>> Begin Source data
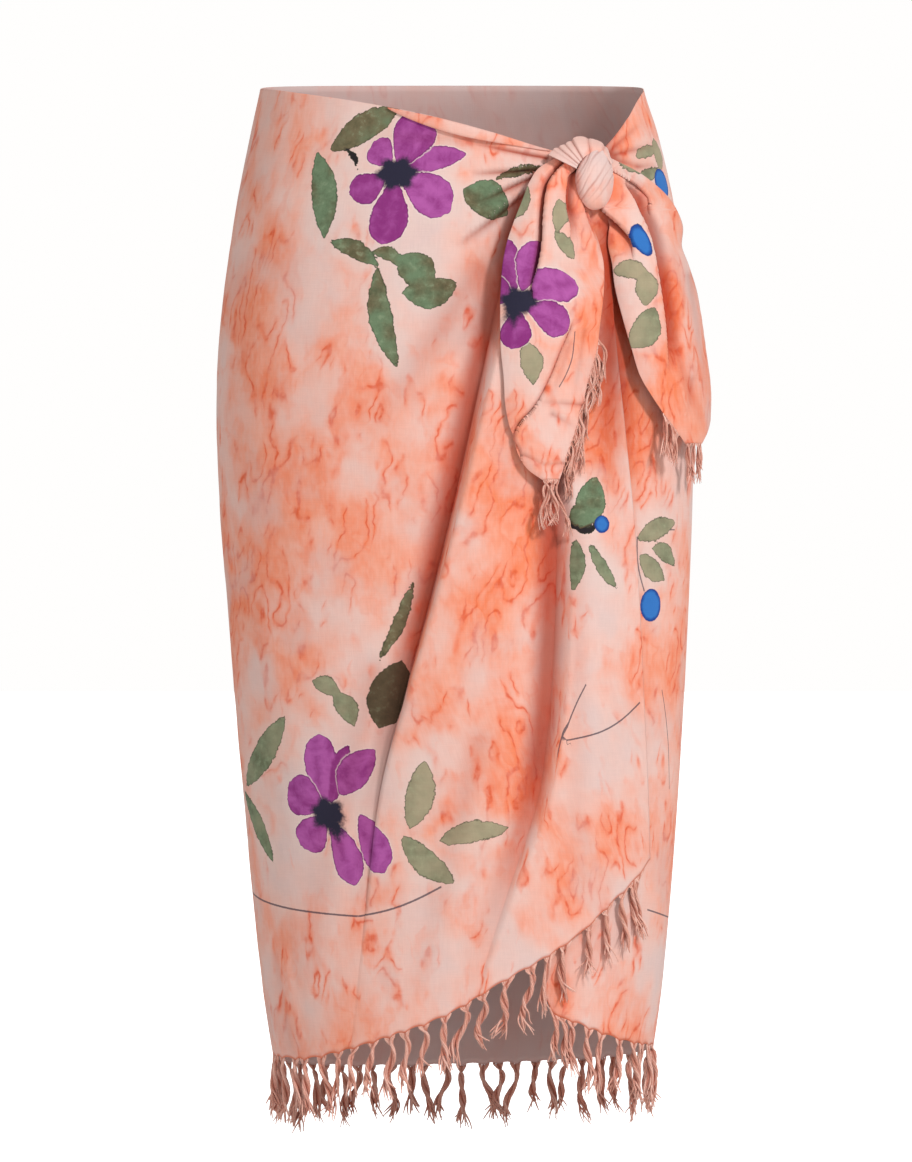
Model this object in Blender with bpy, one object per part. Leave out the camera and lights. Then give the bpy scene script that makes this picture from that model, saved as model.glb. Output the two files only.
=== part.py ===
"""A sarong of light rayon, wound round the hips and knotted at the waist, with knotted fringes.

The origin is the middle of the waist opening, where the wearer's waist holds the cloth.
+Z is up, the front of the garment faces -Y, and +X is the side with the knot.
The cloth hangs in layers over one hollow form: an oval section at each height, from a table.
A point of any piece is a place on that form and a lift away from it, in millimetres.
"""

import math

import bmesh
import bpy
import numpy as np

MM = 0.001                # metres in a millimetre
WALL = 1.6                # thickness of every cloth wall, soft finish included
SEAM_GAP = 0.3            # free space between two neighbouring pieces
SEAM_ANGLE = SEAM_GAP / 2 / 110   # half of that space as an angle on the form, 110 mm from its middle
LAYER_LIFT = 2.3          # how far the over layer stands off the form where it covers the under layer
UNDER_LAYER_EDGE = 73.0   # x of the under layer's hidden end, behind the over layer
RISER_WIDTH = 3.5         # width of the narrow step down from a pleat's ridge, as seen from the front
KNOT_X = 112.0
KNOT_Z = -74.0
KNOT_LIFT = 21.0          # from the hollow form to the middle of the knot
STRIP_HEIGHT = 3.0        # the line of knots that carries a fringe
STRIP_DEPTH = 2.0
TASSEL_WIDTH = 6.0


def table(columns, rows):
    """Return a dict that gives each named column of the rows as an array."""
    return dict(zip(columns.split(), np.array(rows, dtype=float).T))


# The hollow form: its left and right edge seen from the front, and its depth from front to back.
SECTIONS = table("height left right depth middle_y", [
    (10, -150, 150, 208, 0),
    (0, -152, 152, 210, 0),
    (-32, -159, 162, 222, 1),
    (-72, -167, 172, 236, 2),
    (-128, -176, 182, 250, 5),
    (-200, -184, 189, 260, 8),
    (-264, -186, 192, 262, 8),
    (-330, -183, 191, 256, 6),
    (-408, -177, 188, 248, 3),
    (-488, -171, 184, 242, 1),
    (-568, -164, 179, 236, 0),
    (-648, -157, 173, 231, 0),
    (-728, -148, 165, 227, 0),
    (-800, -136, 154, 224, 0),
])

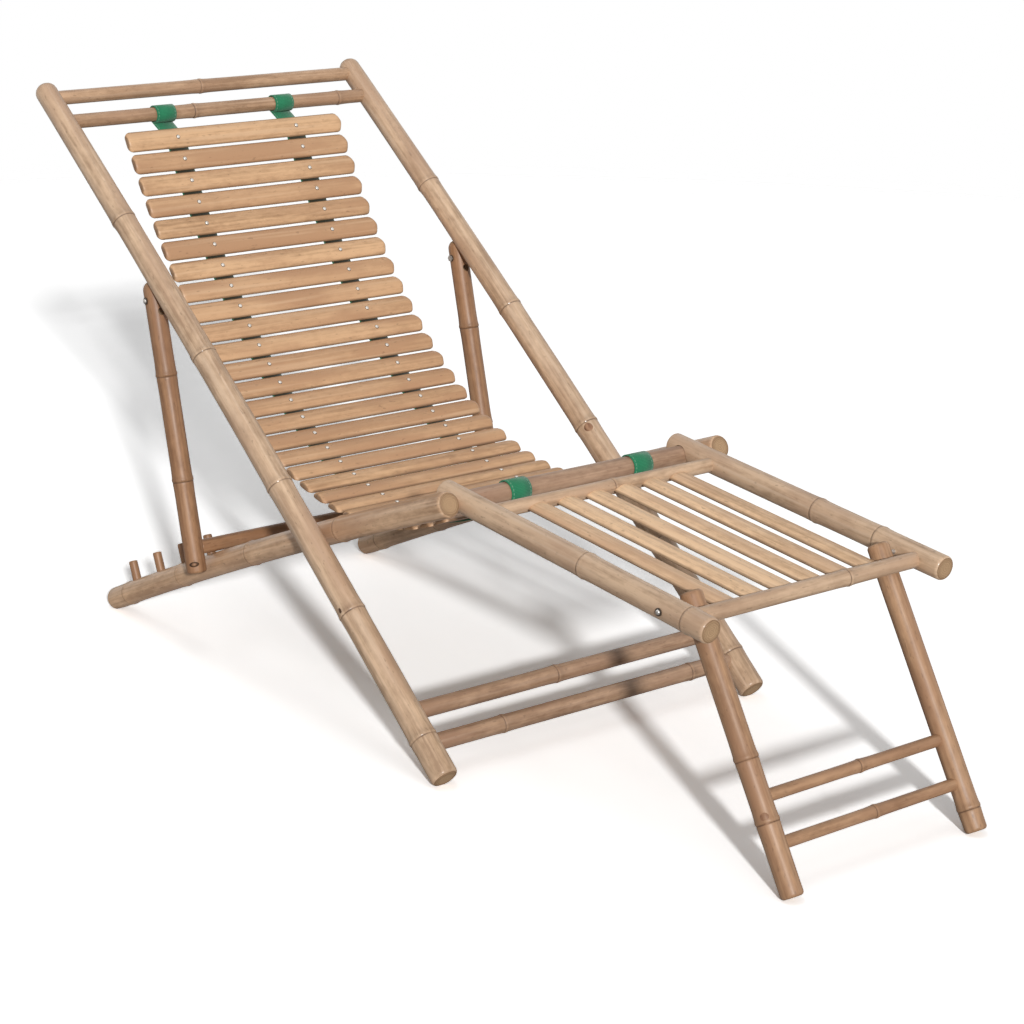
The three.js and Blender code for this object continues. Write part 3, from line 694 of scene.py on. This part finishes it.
>> End Source data
> **Task**: List the lines of the material in which the word "part" occurs.

> **Solution for this problem**:
Model this object in Blender with bpy, one object per part. Leave out the camera and lights. Then give the bpy scene script that makes this picture from that model, saved as model.glb. Output the two files only.
=== part.py ===
The three.js and Blender code for this object continues. Write part 3, from line 694 of scene.py on. This part finishes it.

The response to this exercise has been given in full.